Keynesianism and state activism in stimulating economic growth through
social spending were discredited, and this served as justification for
slashes in these types of expenditures along with greater consideration of
privatization of services. However, the state continued to maintain an
activist function through its "military Keynesianism" and its willingness
to borrow on international markets in order escalate expenditures on
defense contracts, high technology research and development, and general
military preparedness. The U.S. also expended considerable political
capital in aggressively promoting the opening of foreign markets and
financial liberalization abroad to accommodate its own internationalists.

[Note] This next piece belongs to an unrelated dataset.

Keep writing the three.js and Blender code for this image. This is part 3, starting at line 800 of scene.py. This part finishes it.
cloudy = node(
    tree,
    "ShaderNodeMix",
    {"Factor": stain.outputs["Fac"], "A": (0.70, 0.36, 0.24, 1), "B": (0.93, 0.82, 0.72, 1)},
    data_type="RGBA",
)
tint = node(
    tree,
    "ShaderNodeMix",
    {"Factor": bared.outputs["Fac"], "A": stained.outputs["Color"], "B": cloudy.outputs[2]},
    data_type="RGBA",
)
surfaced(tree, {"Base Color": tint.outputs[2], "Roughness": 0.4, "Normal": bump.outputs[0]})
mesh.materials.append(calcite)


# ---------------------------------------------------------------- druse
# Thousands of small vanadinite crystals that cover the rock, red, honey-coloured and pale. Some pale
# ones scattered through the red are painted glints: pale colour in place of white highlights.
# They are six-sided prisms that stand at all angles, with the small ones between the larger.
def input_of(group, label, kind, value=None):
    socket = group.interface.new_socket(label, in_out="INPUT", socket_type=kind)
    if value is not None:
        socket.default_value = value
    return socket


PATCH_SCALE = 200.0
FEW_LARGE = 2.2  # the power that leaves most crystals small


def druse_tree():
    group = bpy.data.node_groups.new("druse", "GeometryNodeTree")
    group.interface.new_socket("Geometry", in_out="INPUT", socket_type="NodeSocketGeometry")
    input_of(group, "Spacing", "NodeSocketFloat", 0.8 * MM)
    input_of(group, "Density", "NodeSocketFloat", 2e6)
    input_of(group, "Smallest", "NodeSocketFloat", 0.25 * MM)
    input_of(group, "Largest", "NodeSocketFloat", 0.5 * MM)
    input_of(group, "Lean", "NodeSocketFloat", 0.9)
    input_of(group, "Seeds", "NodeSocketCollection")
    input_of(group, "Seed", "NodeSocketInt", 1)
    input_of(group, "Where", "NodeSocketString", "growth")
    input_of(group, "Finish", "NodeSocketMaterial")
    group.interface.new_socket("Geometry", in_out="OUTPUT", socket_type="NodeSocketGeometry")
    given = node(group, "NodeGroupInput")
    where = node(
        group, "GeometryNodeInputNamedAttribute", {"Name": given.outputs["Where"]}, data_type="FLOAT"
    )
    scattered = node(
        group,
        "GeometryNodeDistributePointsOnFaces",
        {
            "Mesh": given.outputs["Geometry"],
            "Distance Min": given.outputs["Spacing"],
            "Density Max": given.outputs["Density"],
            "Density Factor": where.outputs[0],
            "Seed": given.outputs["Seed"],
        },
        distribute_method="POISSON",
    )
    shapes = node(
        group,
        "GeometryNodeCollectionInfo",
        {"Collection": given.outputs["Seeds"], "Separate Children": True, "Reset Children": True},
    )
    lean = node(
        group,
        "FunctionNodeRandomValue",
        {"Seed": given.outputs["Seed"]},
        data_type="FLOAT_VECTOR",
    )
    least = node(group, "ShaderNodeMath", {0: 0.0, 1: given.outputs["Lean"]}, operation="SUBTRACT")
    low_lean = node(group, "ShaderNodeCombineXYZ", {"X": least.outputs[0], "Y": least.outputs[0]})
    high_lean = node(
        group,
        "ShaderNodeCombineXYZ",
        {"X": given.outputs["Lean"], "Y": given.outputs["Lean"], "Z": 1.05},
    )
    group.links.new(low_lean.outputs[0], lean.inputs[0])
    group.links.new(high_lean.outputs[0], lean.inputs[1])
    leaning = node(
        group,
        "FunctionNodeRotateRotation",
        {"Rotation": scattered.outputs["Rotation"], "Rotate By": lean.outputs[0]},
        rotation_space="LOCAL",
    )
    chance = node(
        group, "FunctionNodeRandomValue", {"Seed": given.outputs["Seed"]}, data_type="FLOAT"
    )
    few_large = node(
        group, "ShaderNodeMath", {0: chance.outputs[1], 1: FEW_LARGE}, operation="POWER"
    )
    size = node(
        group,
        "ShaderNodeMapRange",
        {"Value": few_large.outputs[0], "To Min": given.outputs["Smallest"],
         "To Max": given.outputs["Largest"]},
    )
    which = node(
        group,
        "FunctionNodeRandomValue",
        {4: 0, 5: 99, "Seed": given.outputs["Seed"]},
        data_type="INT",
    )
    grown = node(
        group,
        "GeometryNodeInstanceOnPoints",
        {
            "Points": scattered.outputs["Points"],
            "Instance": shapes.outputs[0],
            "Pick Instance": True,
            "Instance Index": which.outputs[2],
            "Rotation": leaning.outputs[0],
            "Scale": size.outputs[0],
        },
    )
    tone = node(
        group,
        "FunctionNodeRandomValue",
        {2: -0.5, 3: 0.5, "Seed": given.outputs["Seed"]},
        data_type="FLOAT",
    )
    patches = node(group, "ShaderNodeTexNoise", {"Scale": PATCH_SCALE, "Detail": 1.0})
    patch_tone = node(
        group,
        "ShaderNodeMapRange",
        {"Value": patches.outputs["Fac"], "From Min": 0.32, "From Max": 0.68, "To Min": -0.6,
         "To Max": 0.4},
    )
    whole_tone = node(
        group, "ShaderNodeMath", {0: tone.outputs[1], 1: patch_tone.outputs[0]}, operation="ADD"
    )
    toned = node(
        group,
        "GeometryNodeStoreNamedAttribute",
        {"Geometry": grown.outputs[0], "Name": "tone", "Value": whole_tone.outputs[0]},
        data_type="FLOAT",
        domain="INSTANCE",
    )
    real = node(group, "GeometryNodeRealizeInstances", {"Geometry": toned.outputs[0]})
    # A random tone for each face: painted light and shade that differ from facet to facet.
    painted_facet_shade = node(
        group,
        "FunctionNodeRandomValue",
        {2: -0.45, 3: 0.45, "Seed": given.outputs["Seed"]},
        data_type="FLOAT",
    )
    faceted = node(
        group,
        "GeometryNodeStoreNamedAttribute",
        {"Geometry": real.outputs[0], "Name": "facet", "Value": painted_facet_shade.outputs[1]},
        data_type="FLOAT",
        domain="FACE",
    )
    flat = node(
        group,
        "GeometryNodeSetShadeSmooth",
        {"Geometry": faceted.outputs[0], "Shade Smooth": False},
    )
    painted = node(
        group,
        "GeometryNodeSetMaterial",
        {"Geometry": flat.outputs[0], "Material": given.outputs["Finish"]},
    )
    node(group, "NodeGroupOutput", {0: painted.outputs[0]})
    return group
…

In sum, the argument being made here is that while the Anglo-American
system of finance limits state capacity in terms of direct credit
allocation and industrial policy, the state has used its capacity to
actively promote the conditions for company-led development, whether those
companies be heavy manufacturing, high technology, or financial services.

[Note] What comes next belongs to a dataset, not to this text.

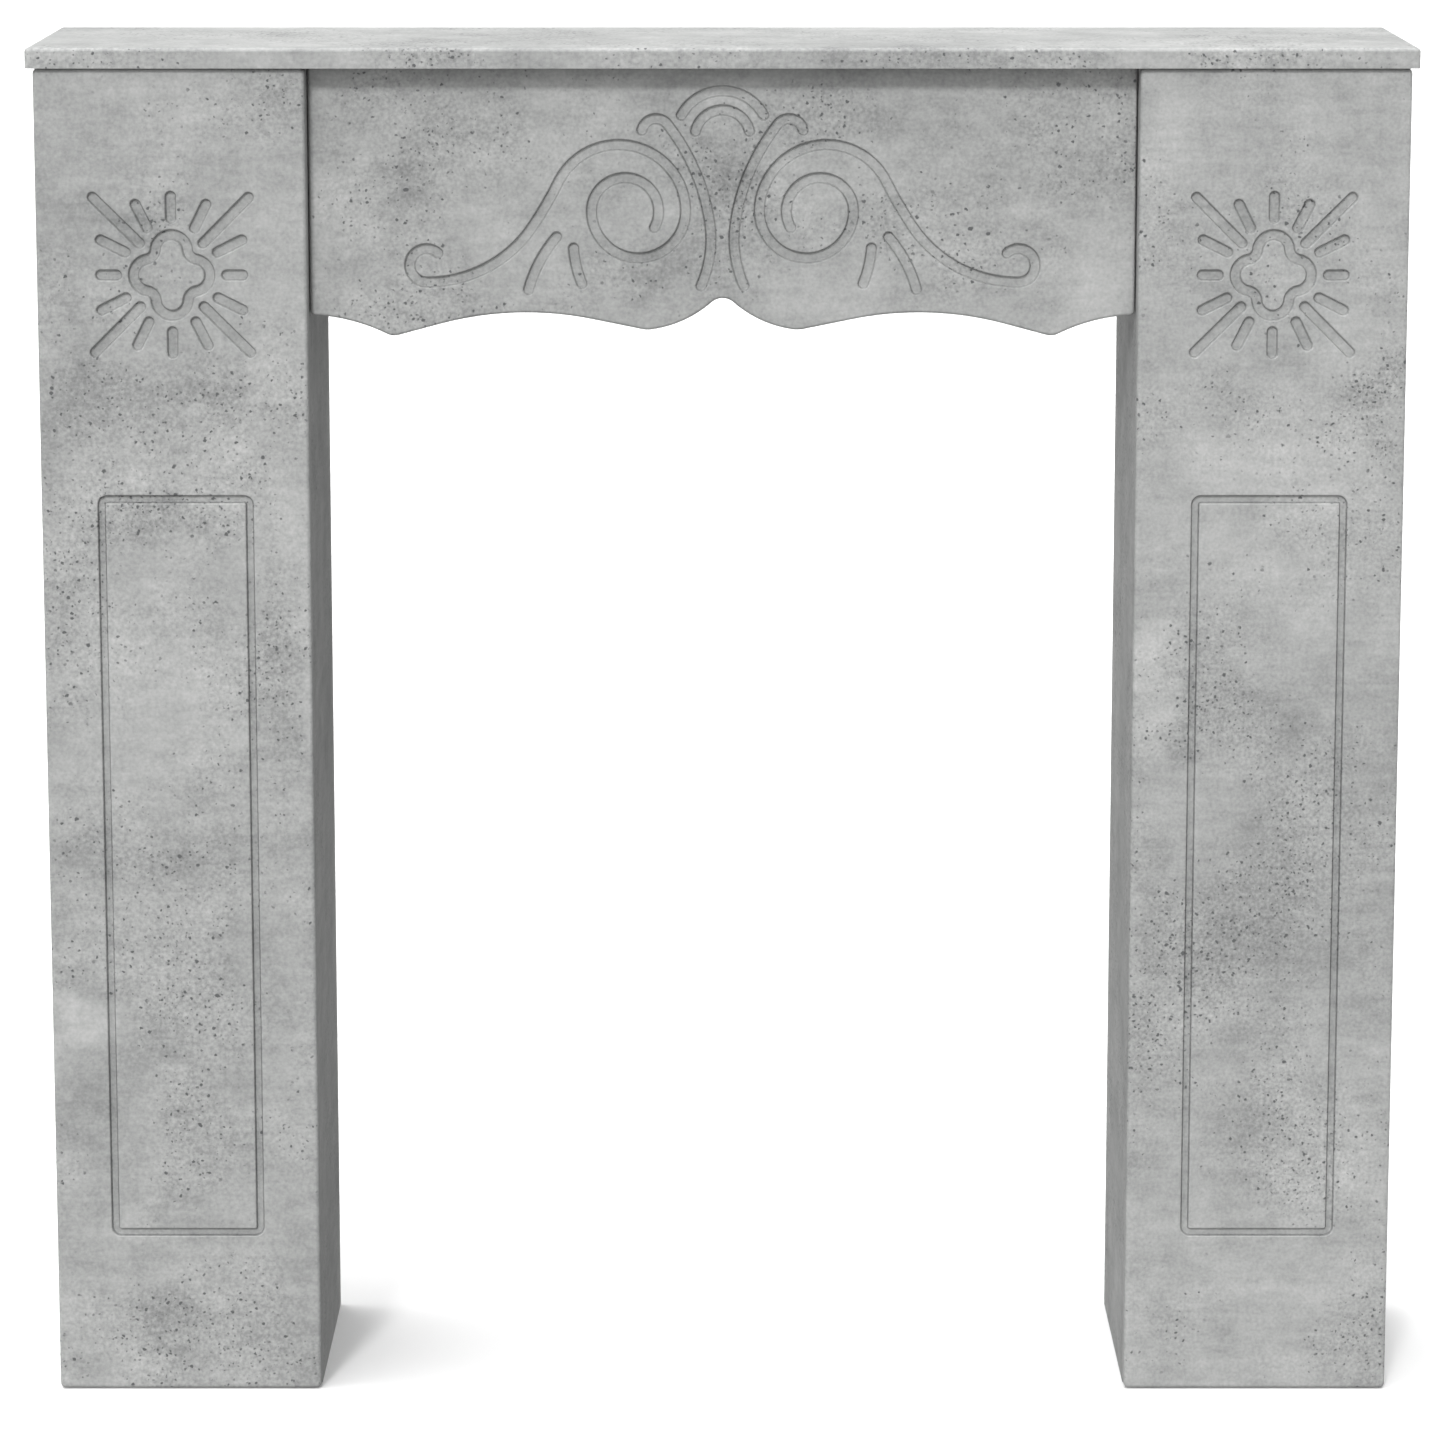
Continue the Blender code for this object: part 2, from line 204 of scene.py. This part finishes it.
def pick_edges(test):
    """Selects the edges of the mesh in edit mode whose two ends pass the test."""
    bpy.ops.mesh.select_mode(type="EDGE")
    bpy.ops.mesh.select_all(action="DESELECT")
    shape = bmesh.from_edit_mesh(bpy.context.object.data)
    for edge in shape.edges:
        edge.select_set(test(edge.verts[0].co, edge.verts[1].co))
    bmesh.update_edit_mesh(bpy.context.object.data)


def add_board(name, low, high):
    """A square-edged board between two corners, left in edit mode."""
    size = [b - a for a, b in zip(low, high)]
    middle = [(a + b) / 2 for a, b in zip(low, high)]
    bpy.ops.mesh.primitive_cube_add(size=1.0, location=middle, scale=size)
    bpy.ops.object.transform_apply(location=True, rotation=True, scale=True)
    bpy.context.object.name = name
    bpy.ops.object.mode_set(mode="EDIT")
    return bpy.context.object


def round_edges(radius, segments, test):
    """Rounds over the edges whose two ends pass the test."""
    pick_edges(test)
    bpy.ops.mesh.bevel(offset=radius, offset_type="OFFSET", segments=segments, affect="EDGES")


def copy_board(board, name, shift):
    """A copy of a board with its own mesh, moved sideways."""
    bpy.ops.object.select_all(action="DESELECT")
    board.select_set(True)
    bpy.context.view_layer.objects.active = board
    bpy.ops.object.duplicate()
    bpy.ops.transform.translate(value=(shift, 0.0, 0.0))
    bpy.ops.object.transform_apply(location=True, rotation=True, scale=True)
    bpy.context.object.name = name
    return bpy.context.object


def wrap_in_foil(board, material, node):
    """Gives a board its foil, smooth rounds and flat faces, and sets it in place of its plain solid."""
    bpy.ops.object.select_all(action="DESELECT")
    board.select_set(True)
    bpy.context.view_layer.objects.active = board
    board.data.materials.clear()
    board.data.materials.append(material)
    bpy.ops.object.shade_smooth_by_angle(angle=math.radians(40))
    bpy.ops.object.modifier_add(type="WEIGHTED_NORMAL")
    board.modifiers[-1].keep_sharp = True
    bpy.ops.object.modifier_apply(modifier=board.modifiers[-1].name)
    bpy.ops.object.select_all(action="DESELECT")
    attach(board, "root")
    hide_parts(node)


left_outer = add_board(
    "left_outer_side_board",
    (-LEG_OUTER, LEG_FRONT + BOARD + JOINT_GAP, 0.0),
    (BOARD - LEG_OUTER, BACK, BOARD_TOP),
)
round_edges(EASED_EDGE, 3, lambda a, b: min(a.y, b.y) > BACK - HAIR and abs(a.z - b.z) > HEIGHT / 2)
round_edges(FOLDED_EDGE, 2, lambda a, b: max(a.z, b.z) < HAIR or min(a.z, b.z) > BOARD_TOP - HAIR)
bpy.ops.object.mode_set(mode="OBJECT")
left_inner = copy_board(left_outer, "left_inner_side_board", LEG_WIDTH - BOARD)
right_inner = copy_board(left_outer, "right_inner_side_board", LEG_OUTER + OPENING_HALF)
right_outer = copy_board(left_outer, "right_outer_side_board", 2 * LEG_OUTER - BOARD)
for board, node, drift in (
    (left_outer, "left_outer_side", (1.3, 0.4, 0.2)),
    (left_inner, "left_inner_side", (2.1, 1.4, 0.7)),
    (right_inner, "right_inner_side", (0.6, 2.3, 1.9)),
    (right_outer, "right_outer_side", (3.2, 0.1, 2.6)),
):
    side_foil = concrete_foil(f"concrete foil, {node.replace('_', ' ')}", drift)
    wrap_in_foil(board, side_foil, node)

# Leg front panels: a board across each leg's sides, its rim rounded over before the foil was pressed on. A
# router cut the tall frame and the rosette above it with a flat-ended bit, and the foil follows the grooves.

PANEL_ROUND = 0.003
PANEL_CORNER = 0.004
GROOVE_DEPTH = 0.0035
GROOVE_LIP = 0.0011  # rounding of the face into the groove
GROOVE_FILLET = 0.0006
WALL_SLOPE = math.radians(74.0)
LIP_START = math.radians(12.0)  # how far round the lip the cutter meets the face
LIP_STEPS = 4
FILLET_STEPS = 3
END_STEPS = 12  # flats in the half circle at a groove's end
LIP_DEPTH = 0.0004
# From the groove's centre line to where its lip begins, then how much painted shade darkens the print on the
# groove's floor and on its walls.
ORNAMENT_BIT = (0.0050, 0.02, 0.06)
FRAME_BIT = (0.0039, 0.05, 0.22)
STEEP = 0.6  # a groove's face is its wall where the y of its normal is under this
CUTTER_SKIM = 0.00005  # how far the cutter's section runs on above the face before it turns up
CUTTER_RISE = 0.001
SAG = 0.00002  # how far a flat may leave its arc
SNAP = 0.00002  # points closer than this are one
FRAME_SIDE_MARGIN = 0.0446
FRAME_DROP = 0.3190
FRAME_FOOT = 0.1234
FRAME_CORNER = 0.0042
ROSETTE_DROP = 0.1521
LOBE_RADIUS = 0.0118
LOBE_RISE = 0.0180
LOBE_REACH = 0.0162
NOTCH_RADIUS = 0.0080
UPRIGHT_RAY = (0.0420, 0.0580)
LEVEL_RAY = (0.0406, 0.0522)
LONG_RAY = (0.0332, 0.0810)
STEEP_RAY = (0.0388, 0.0582)
SHALLOW_RAY = (0.0379, 0.0581)
SIDE_RAY_LEAN = 26.5
LEG_MIDDLE = OPENING_HALF + LEG_WIDTH / 2


def groove_section(reach):
    """Half of the groove's section as (distance from its centre line, depth), from above the face down."""
    lip_depth = GROOVE_LIP * (1 - math.cos(LIP_START))
    flare = reach - GROOVE_LIP * math.sin(LIP_START) + (lip_depth + CUTTER_SKIM) / math.tan(LIP_START)
    points = [(0.0, -CUTTER_RISE), (flare, -CUTTER_RISE), (flare, -CUTTER_SKIM)]
    for step in range(LIP_STEPS + 1):
        turn = LIP_START + (WALL_SLOPE - LIP_START) * step / LIP_STEPS
        points.append((reach - GROOVE_LIP * math.sin(turn), GROOVE_LIP * (1 - math.cos(turn))))
    wall_x, wall_depth = points[-1]
    fillet_depth = GROOVE_DEPTH - GROOVE_FILLET * (1 - math.cos(WALL_SLOPE))
    fillet_x = wall_x - (fillet_depth - wall_depth) / math.tan(WALL_SLOPE)
    for step in range(FILLET_STEPS + 1):
        turn = WALL_SLOPE * (1 - step / FILLET_STEPS)
        x = fillet_x - GROOVE_FILLET * (math.sin(WALL_SLOPE) - math.sin(turn))
        points.append((x, GROOVE_DEPTH - GROOVE_FILLET * (1 - math.cos(turn))))
    points.append((0.0, GROOVE_DEPTH))
    return points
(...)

Economic crisis in the late 1960s and 1970s prompted a regime change which
included the liberalization of finance. The new order not only reflects
the increased power of finance and capital, but also reflects the state's
attempts to accommodate this pressure with restructurings in the broader
economy.

Future Directions

With the final comparative paper, my thoughts at this point are to
structure an argument around the debates over convergence in the areas of
economic performance and political institutions. Because significantly
different political institutional arrangments and methods of credit
allocation existed in Japan and the U.S., one question that could be
explored is to what extent have these arrangments been sustained in the
face of financial liberalization? To what extent has liberalization
promoted pluralistic bargaining over economic management and how have new
interests been accomodated by political elites? Further inquiry into very
recent economic changes and the politics entailed would also be interesting.